Calderón is now a fellow at Harvard University's Kennedy School of Government.

The seals on the Casino Vallarta doors lasted half an hour before the city's public security chief, Silvestre Chavez, ordered the casino reopened. Three months later, no new inspection has been conducted, and Chavez, a retired army colonel, seems to be in no hurry to order one.

He said he'd joined friends for a soft drink inside the Casino Vallarta about three weeks ago and gave a look around. "I didn't observe any dangerous situation, or any situation that required emergency action," he said.

The Casino Vallarta draws a steady crowd, including many Americans and Canadians. Cruise ships dock throughout the year, coming to a wharf right in front of the casino.

Former senior officials of the Interior Secretariat, Mexico's most powerful Cabinet-level ministry, are behind the casino operator, Producciones Moviles S.A., the former wife of one of the officials, Talia Vazquez Alatorre, has told McClatchy Newspapers.

The company was the primary beneficiary of the Dec. 1 giveaway of new permits, winning in the final hours of the Calderón administration permits to establish 80 gaming halls and sports betting parlors in Mexico.

Among the onetime officials linked to Producciones Moviles S.A. are Juan Ivan Pena Neder, a former senior coordinator to the Interior Secretariat's deputy secretary; Roberto Correo Mendez, who was chief of the gaming and lotteries bureau; and Guillermo Santillan, a onetime Interior Secretariat liaison to Mexico's 31 states, Vazquez said.

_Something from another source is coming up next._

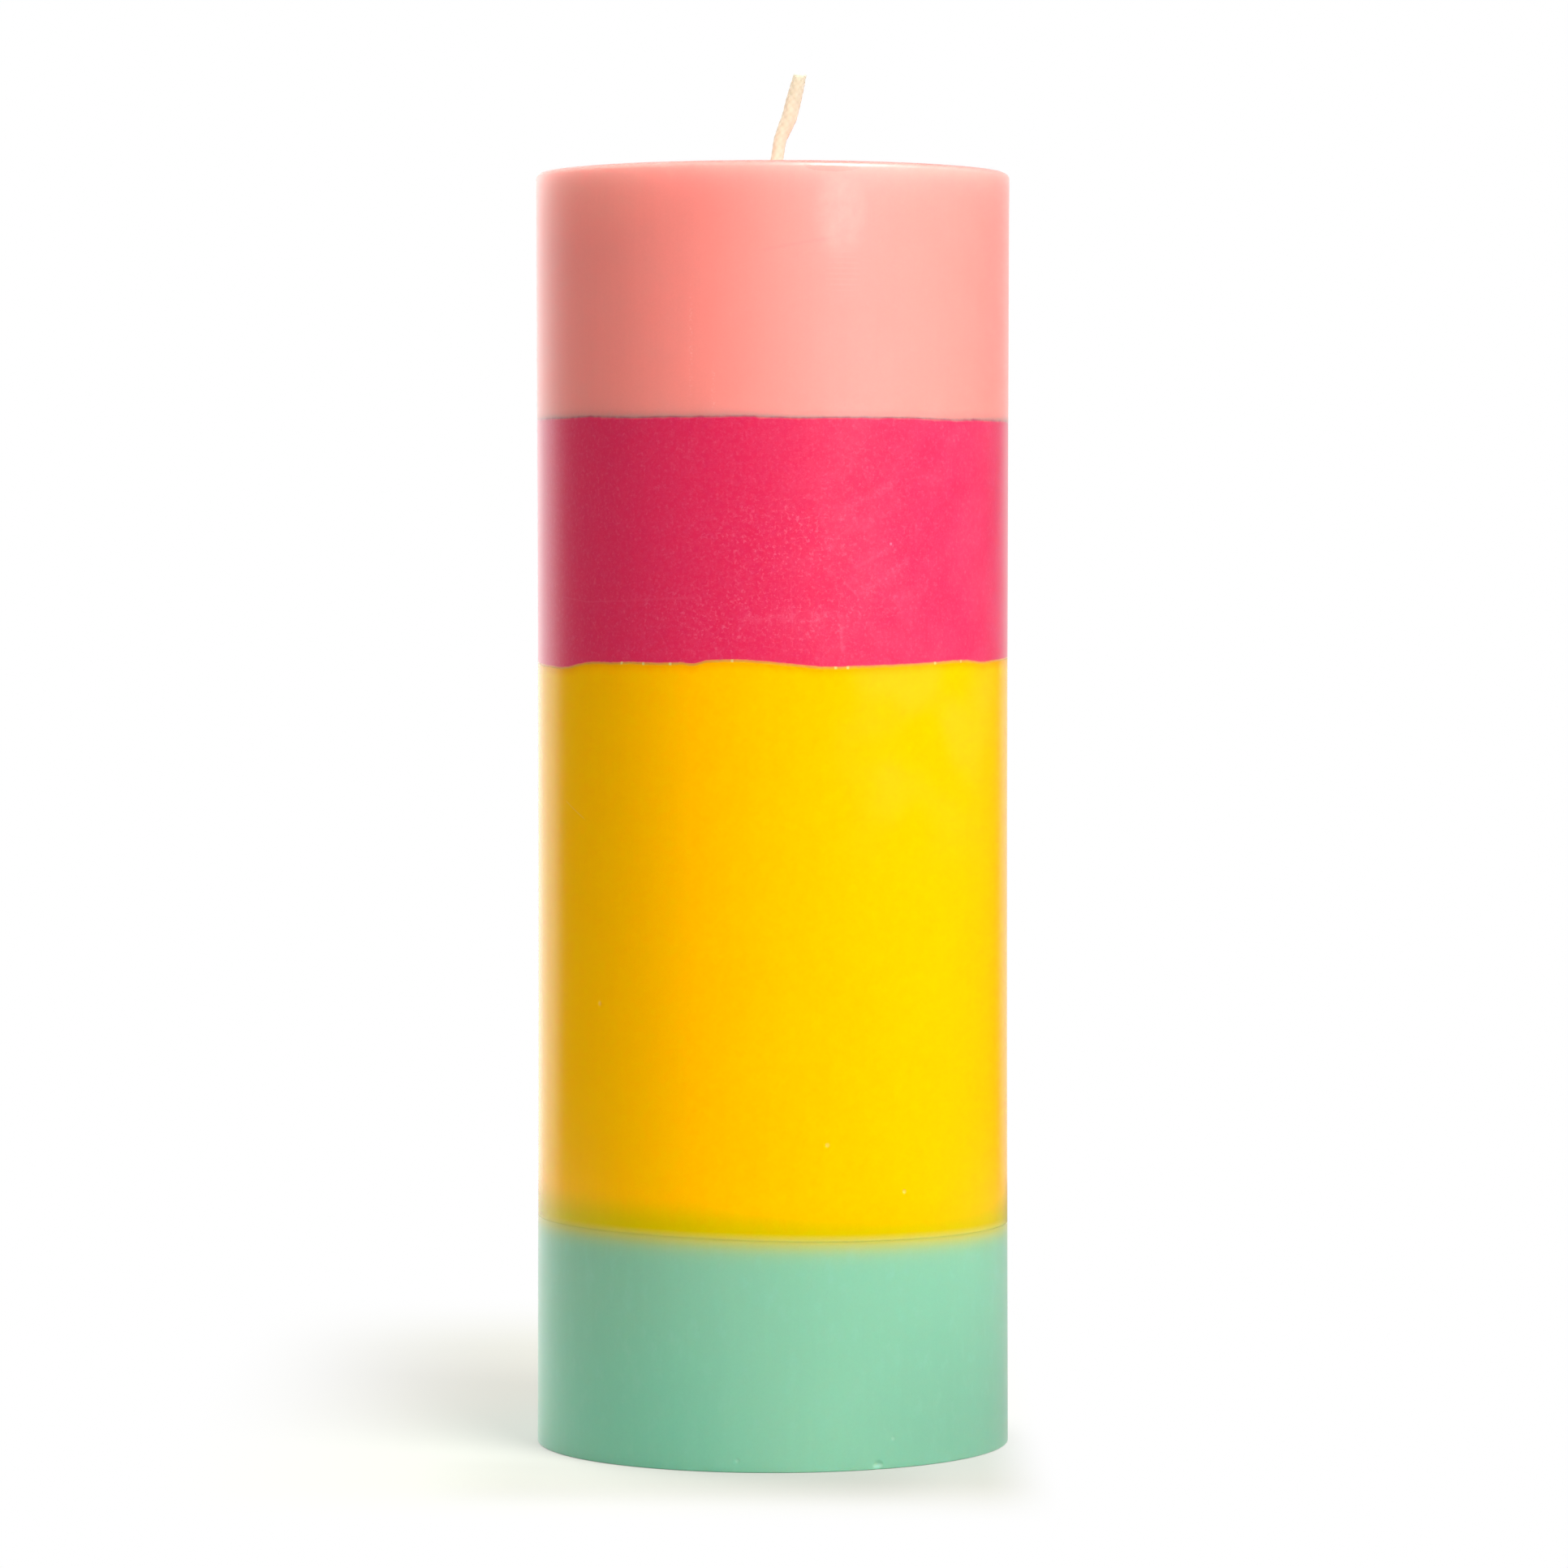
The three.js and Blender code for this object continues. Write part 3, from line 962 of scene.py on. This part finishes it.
def sustainer():
    """The stamped tab, with its neck drawn up round the wick and crimped on it from four sides."""
    tab_top = tab_bottom + sheet
    half = sheet / 2
    fillet = mouth_round / 2
    outline = [
        *arc((bore_radius + mouth_round, tab_bottom + mouth_round), mouth_round, -180, -90, 5),
        *arc((tab_radius - half, tab_bottom + half), half, -90, 90, 6),
        *arc((neck_radius + fillet, tab_top + fillet), fillet, -90, -180, 4),
        *arc((bore_radius + half, neck_top - half), half, 0, 180, 6),
    ]
    ring = spun(outline, lambda low, high: tab_step)
    for vert in ring.verts:
        radius = math.hypot(vert.co.x, vert.co.y)
        place = math.atan2(vert.co.x, -vert.co.y)
        if radius > neck_radius + mouth_round:
            vert.co.z += bead_rise * eased(abs(radius - bead_radius), bead_half_width, 0)
        elif vert.co.z > tab_top + mouth_round:
            sideways = abs(math.sin(place)) > abs(math.cos(place))
            wick_half = (wick_width if sideways else wick_thickness) / 2
            from_crimp = abs(vert.co.z - crimp_height)
            crimp = max(0, math.cos(4 * place)) * eased(from_crimp, crimp_reach, 0)
            shrink = 1 - (bore_radius - wick_half - crimp_gap) * crimp / radius
            vert.co.x *= shrink
            vert.co.y *= shrink
    bmesh.ops.recalc_face_normals(ring, faces=ring.faces)
    return finished("crimped_sustainer", ring, tinned_steel(), "wick_sustainer")


# The studio

# The camera, as the photograph's perspective gives it
camera_place = (1.775, -997.5, 140.2)
camera_dip = 2.081  # how many degrees it looks down
lens = 145.04
sensor = 36

# How bright the room is, in itself and as the wax reflects it, and the white screen in it
room_level = 0.37
room_in_gloss = 0.03
screen_level = 1.6

# The soft edges of that screen, in degrees from straight behind the candle towards +X. Every edge in
# this section runs from nothing to full.
screen_edges = ((-57, -44), (33, 27.5))

# The table, which lies a hair under the foot, with the edges in x and in y of its shadow and of the
# painted shadow that greys it a little before the foot
table_radius = 420
table_gap = 0.02
shadow_x, shadow_y = ((-98, -40), (44, 31)), ((-90, -42), (195, 110))
painted_shadow_x, painted_shadow_y = ((-56, -36), (30, 12)), ((-74, -44), (-10, -32))


def light(name, bearing, elevation, distance, size, level):
    """A round soft light on the middle of the candle, with its distance and size in metres. Its level
    is what a white wall facing it shows."""
    data = bpy.data.lights.new(name, "AREA")
    data.shape = "DISK"
    data.size = size
    data.energy = level * (math.pi * distance) ** 2
    lamp = bpy.data.objects.new(name, data)
    turn, rise = math.radians(bearing), math.radians(elevation)
    towards = Vector(
        (math.sin(turn) * math.cos(rise), -math.cos(turn) * math.cos(rise), math.sin(rise))
    )
    lamp.location = Vector((0, 0, candle_height / 2 * MM)) + towards * distance
    lamp.rotation_euler = towards.to_track_quat("Z", "Y").to_euler()
    lamp.visible_camera = False
    bpy.context.scene.collection.objects.link(lamp)
    return lamp


def lit_room(shade, bearing, dim, shown):
    """How bright the room is all round: dim, but for the white screen behind the candle, which falls
    off towards both its edges and more to the right."""
    left = 0.75 + 0.25 * shade.smooth(bearing, -38, -18)
    right = 0.35 + 0.65 * shade.smooth(bearing, 25, -20)
    screen = shade.band(bearing, *screen_edges) * left * right
    return dim + (screen_level - dim) * screen * shown


def kind_of_ray(shade):
    """Whether a ray comes from the camera, from a reflection or through something clear."""
    path = shade.node("ShaderNodeLightPath").socket.node
    names = ("Is Camera Ray", "Is Glossy Ray", "Is Transmission Ray")
    return [Wire(shade, path.outputs[name]) for name in names]


def studio_world():
    """The room, which the camera sees as plain white."""
    world = bpy.data.worlds.new("studio")
    world.use_nodes = True
    bpy.context.scene.world = world
    shade = Shade(world.node_tree)
    direction = shade.node("ShaderNodeTexCoord", output="Generated")
    x = shade.node("ShaderNodeSeparateXYZ", Vector=direction)
    y, z = (Wire(shade, output) for output in x.socket.node.outputs[1:])
    bearing = shade.math("DEGREES", shade.math("ARCTAN2", x, y))
    seen, glossy, through = kind_of_ray(shade)
    # In reflections the screen is no taller than the candle, so that the rim doesn't catch it
    above_screen = glossy * shade.smooth(z, 0.12, 0.3)
    dim = room_level + (room_in_gloss - room_level) * glossy
    strength = lit_room(shade, bearing, dim, 1 - above_screen)
    strength = strength + (1 - strength) * shade.math("MAXIMUM", seen, through)
    background = world.node_tree.nodes["Background"]
    shade.finish(background, {"Color": WHITE, "Strength": strength})


def floor():
    """The white table, which keeps the shadow only round the foot, as the photograph does."""
    plane = bmesh.new()
    bmesh.ops.create_circle(plane, cap_ends=True, segments=128, radius=table_radius * MM)
    data = bpy.data.meshes.new("floor")
    plane.to_mesh(data)
    plane.free()
    material, shade, shader = new_material("pale_table")
    matte = {"Base Color": (0.5, 0.51, 0.45, 1), "Roughness": 0.9, "Specular IOR Level": 0}
    shade.finish(shader, matte)
    surface = Surface(shade)
    seen, glossy, through = kind_of_ray(shade)
    shadow = shade.band(surface.x, *shadow_x) * shade.band(surface.y, *shadow_y)
    # Painted shadow that greys the table a little before the foot
    grey = shade.band(surface.x, *painted_shadow_x) * shade.band(surface.y, *painted_shadow_y)
    # Its reflection in the wax is whiter on the left
    reflected = 0.35 + 0.65 * shade.smooth(surface.x, 10, -30)
    strength = seen * (1 - 0.26 * grey) + through + glossy * reflected
    white = shade.node("ShaderNodeEmission", Strength=strength)
    share = shade.math("MINIMUM", (seen + glossy) * (1 - 0.68 * shadow) + through, 1)
    diffuse = Wire(shade, shader.outputs[0])
    table_top = shade.node("ShaderNodeMixShader", n0=share, n1=diffuse, n2=white)
    shade.fill(material.node_tree.nodes["Material Output"].inputs["Surface"], table_top)
    data.materials.append(material)
    table = bpy.data.objects.new("floor", data)
    table.location.z = -table_gap * MM
    bpy.context.scene.collection.objects.link(table)


def camera():
    """The camera of the photograph."""
    data = bpy.data.cameras.new("camera")
    data.sensor_width = sensor
    data.lens = lens
    seen_from = bpy.data.objects.new("camera", data)
    seen_from.location = Vector(camera_place) * MM
    seen_from.rotation_euler = Euler((math.radians(90 - camera_dip), 0, 0))
    bpy.context.scene.collection.objects.link(seen_from)
    bpy.context.scene.camera = seen_from


camera()
studio_world()
floor()
light("key", bearing=39, elevation=38, distance=1.1, size=0.8, level=1.62)
rear_light = light("rear_left", bearing=-135, elevation=50, distance=1.1, size=0.8, level=0.96)
rear_light.visible_glossy = False
mint_layer()
yellow_layer()
magenta_layer()
pink_layer()
wick()
sustainer()
bpy.context.scene.view_settings.view_transform = "Standard"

All three men reported to Abraham Gonzalez, a deputy interior secretary close to Calderón.

Vazquez is at the heart of an unfolding scandal that is centered in the gaming and lotteries bureau of the Interior Secretariat. A corporate lawyer who was once married to a senior Interior Secretariat official, Vazquez has alleged that she witnessed Calderón's personal secretary, Roberto Gil Zuarth, accept a backpack with $800,000 to help smooth over opposition to opening a casino in Queretaro, a prosperous city north of Mexico City. Gil Zuarth denied the allegation.

Some Mexicans involved in the gaming industry say the use of straw or front men is common in seeking operating permits for casinos and that former Calderón officials from the Interior Secretariat were avid in trying to cash in on their influence.

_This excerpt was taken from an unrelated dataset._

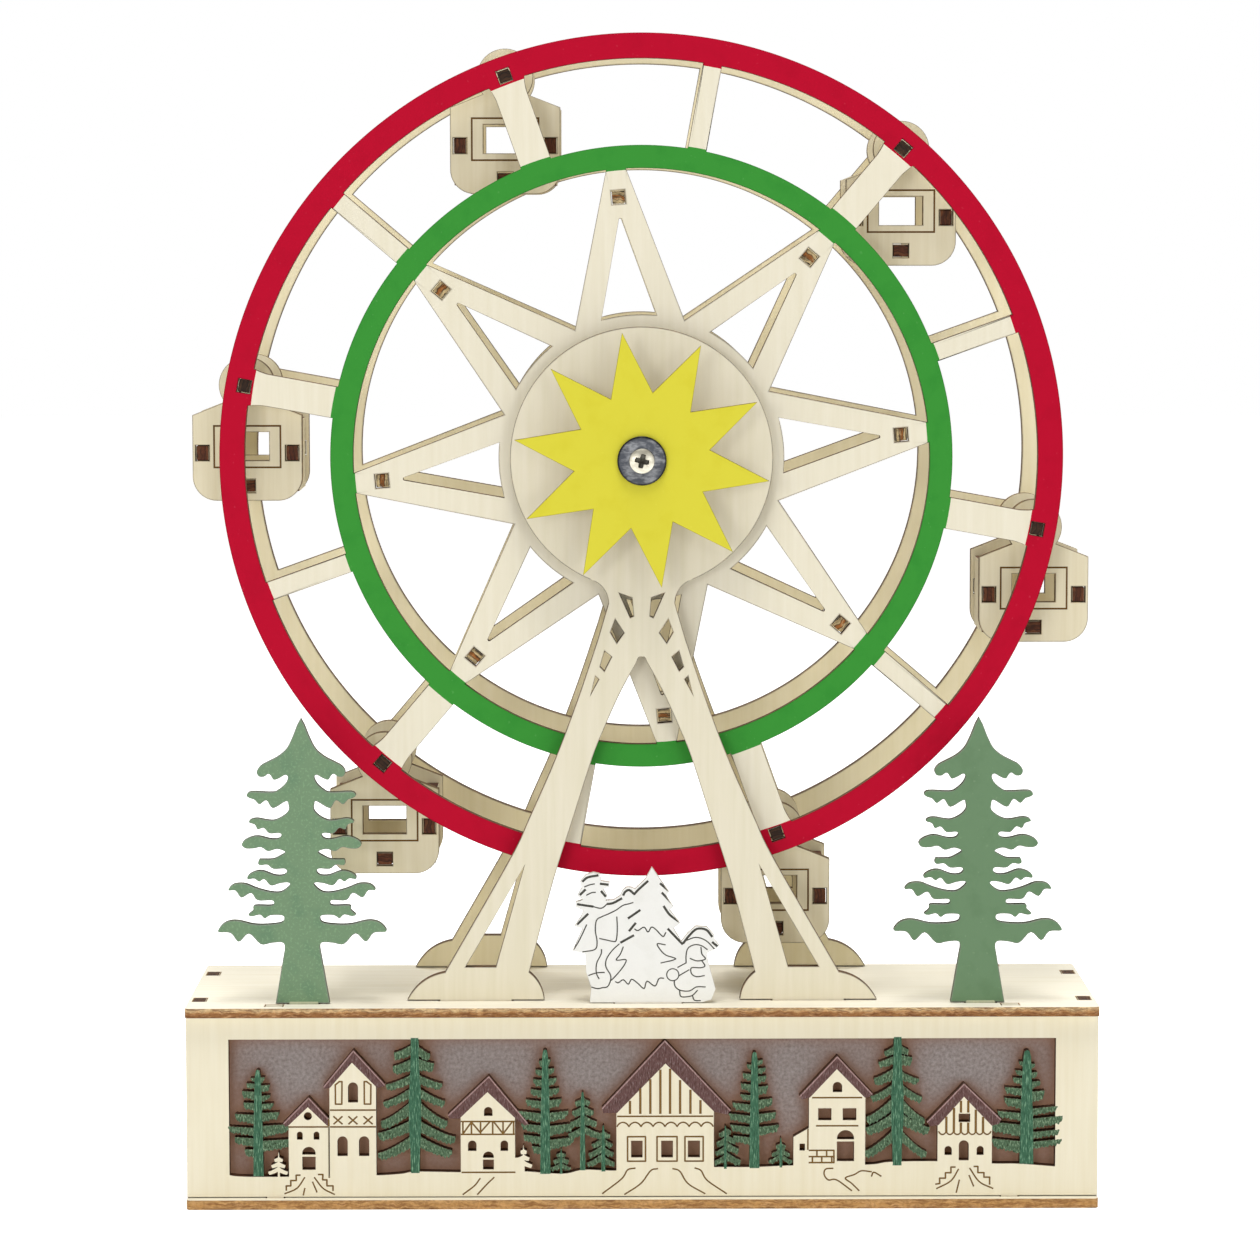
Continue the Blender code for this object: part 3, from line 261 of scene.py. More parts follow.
def sheet(steps, facing, origin, thickness, grain=90.0, bevel=0.12, halo=0.0, groove=0.25, seed=0):
    """The sheet that a list of flat outlines leaves, as arrays. A step is an outline and what is done inside it:
    wood, cut, groove, bare or a paint's name, and a later step goes over the earlier ones. A point (x, y) at a
    depth d lies at origin + x right + y up - d (right x up). The outline's corners go down four levels: the face's
    edge, moved in by the bevel's mitre, the outline at the bevel's depth, the same above the back, and the back's
    edge. A halo ring inside the face's edge carries the scorched margin, and grooves have a floor of their own."""
    flat, tri, state, paints = laid(steps)
    total, low, paint = len(flat), (state - 1) % 2 == 1, (state - 1) // 2
    edge, cell, other = edges_of(tri, total)
    border = other < 0
    rim, rim_cell = edge[border], cell[border]
    dip = ~border & ~low[cell] & low[other]
    step_down = edge[dip]

    after, before = np.zeros((total, 2)), np.zeros((total, 2))
    way = flat[rim[:, 1]] - flat[rim[:, 0]]
    after[rim[:, 0]] = way
    before[rim[:, 1]] = way
    shortest = np.minimum(np.hypot(*after.T), np.hypot(*before.T))[:, None]
    single = np.bincount(rim[:, 0], minlength=total) == 1
    shift = np.where(single[:, None], mitre(before, after), 0)
    face = flat + shift * np.minimum(bevel + halo, BEVEL_SHARE * shortest)
    lip = flat + shift * np.minimum(bevel, BEVEL_SHARE * shortest)
    levels = [(face, 0, FACE), (lip, 0, LIP), (flat, bevel, WALL), (flat, thickness - bevel, WALL),
              (lip, thickness, FACE), (face, groove, ENGRAVED)]
    spots = np.concatenate([np.column_stack([xy, np.full(total, float(depth))]) for xy, depth, _ in levels])
    scorch_and_shade = np.concatenate([np.full(total, value) for _, _, value in levels])

    def quads(pairs, upper, lower):
        """The faces that join two levels along these edges."""
        a, b = pairs[:, 0], pairs[:, 1]
        return np.column_stack([a + lower * total, b + lower * total, b + upper * total, a + upper * total])

    faces = [tri[~low], tri[low] + 5 * total, tri[:, ::-1] + 4 * total]
    slots = [paint[~low], np.zeros(low.sum(), int), np.zeros(len(tri), int)]
    rings = [quads(rim, 1 if halo else 0, 2), quads(rim, 2, 3), quads(rim, 3, 4), quads(step_down, 0, 5)]
    ring_slots = [np.where(low[rim_cell], 0, paint[rim_cell])] + [np.zeros(len(r), int) for r in rings[1:]]
    if halo:
        rings.append(quads(rim, 0, 1))
        ring_slots.append(paint[rim_cell])
    sunk = low[rim_cell]
    rings.append(quads(rim[sunk], 5, 0))
    ring_slots.append(np.zeros(sunk.sum(), int))
    used, where = np.unique(np.concatenate([f.ravel() for f in faces + rings]), return_inverse=True)
    cuts = np.cumsum([f.size for f in faces + rings])[:-1]
    parts = [part.reshape(f.shape) for part, f in zip(np.split(where, cuts), faces + rings)]

    right, up = (np.array(v, float) for v in facing)
    axes = np.array([right, up, -np.cross(right, up)])
    spots, scorch_and_shade = spots[used], scorch_and_shade[used]
    c, s = math.cos(math.radians(grain)), math.sin(math.radians(grain))
    along, across = spots[:, 0] * c + spots[:, 1] * s, spots[:, 1] * c - spots[:, 0] * s
    # The seed takes each sheet from another place of the same veneer
    layout = np.column_stack([along + 137.0 * seed, across + 61.0 * seed, spots[:, 2] / thickness])
    return {"co": np.array(origin, float) + spots @ axes, "tris": np.concatenate(parts[:3]),
            "quads": np.concatenate(parts[3:]), "slots": np.concatenate(slots + ring_slots), "paints": paints,
            "scorch_and_shade": scorch_and_shade, "sheet": layout}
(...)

One lawyer who works with casino operators said onetime officials commonly sought to intervene in disputes with the gaming and lotteries bureau.

"One of them would arrive at a meeting with one of my clients and he would offer to 'solve' his casino problems with Interior by providing an 'oficio' (official document)," the lawyer said, asking to remain anonymous because he still deals with the gaming and lotteries bureau. In exchange, corrupt former officials would demand "facility payments," or even a portion of net earnings at the casino.

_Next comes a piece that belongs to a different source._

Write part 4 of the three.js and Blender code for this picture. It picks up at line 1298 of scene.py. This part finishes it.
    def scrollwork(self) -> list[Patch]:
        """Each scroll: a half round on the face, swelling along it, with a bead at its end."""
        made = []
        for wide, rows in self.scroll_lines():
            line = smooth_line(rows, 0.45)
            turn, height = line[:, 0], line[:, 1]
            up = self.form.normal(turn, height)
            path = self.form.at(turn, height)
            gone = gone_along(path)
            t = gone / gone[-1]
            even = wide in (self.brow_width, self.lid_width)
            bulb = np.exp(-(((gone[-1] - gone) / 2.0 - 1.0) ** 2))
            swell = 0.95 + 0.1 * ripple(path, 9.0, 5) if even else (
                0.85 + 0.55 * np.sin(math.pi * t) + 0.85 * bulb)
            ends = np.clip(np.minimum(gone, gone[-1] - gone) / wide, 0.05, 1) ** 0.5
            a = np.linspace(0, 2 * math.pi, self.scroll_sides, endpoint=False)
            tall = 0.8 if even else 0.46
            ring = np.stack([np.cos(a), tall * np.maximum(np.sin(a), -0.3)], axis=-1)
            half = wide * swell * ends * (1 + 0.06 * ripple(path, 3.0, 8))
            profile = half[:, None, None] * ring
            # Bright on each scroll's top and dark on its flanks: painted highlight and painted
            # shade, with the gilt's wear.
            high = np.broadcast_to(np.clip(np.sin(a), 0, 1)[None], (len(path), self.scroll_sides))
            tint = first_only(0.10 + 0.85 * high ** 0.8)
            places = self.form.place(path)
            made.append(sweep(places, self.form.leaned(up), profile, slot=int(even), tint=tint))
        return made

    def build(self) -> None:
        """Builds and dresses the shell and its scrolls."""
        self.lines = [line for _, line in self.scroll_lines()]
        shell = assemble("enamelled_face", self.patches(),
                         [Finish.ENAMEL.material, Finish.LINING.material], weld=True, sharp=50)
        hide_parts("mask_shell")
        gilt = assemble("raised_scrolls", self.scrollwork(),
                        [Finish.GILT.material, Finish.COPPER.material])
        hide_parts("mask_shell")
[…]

Those who dare to probe into casino affairs sometimes get strong-armed.

One of them, Doraliz Terron, a reporter for Milenio Pacifico, part of Grupo Milenio, a newspaper and television conglomerate, had a run-in with Casino Vallarta the morning it was shut down. Terron, 32, said she'd heard that inspectors were to raid the facility, based on an inspection from June that turned up the violations. She went to the casino to seek an interview.

According to a criminal complaint she later filed, after interviewing a casino employee, the gaming venue's administrative head, Cynthia Lamas, arrived with two security guards who manhandled Terron and held her for an hour against her will. They allegedly demanded that she erase photos and a taped interview.

"They threatened me. They told me I'd be sorry, that I didn't know whom I was messing with," Terron said.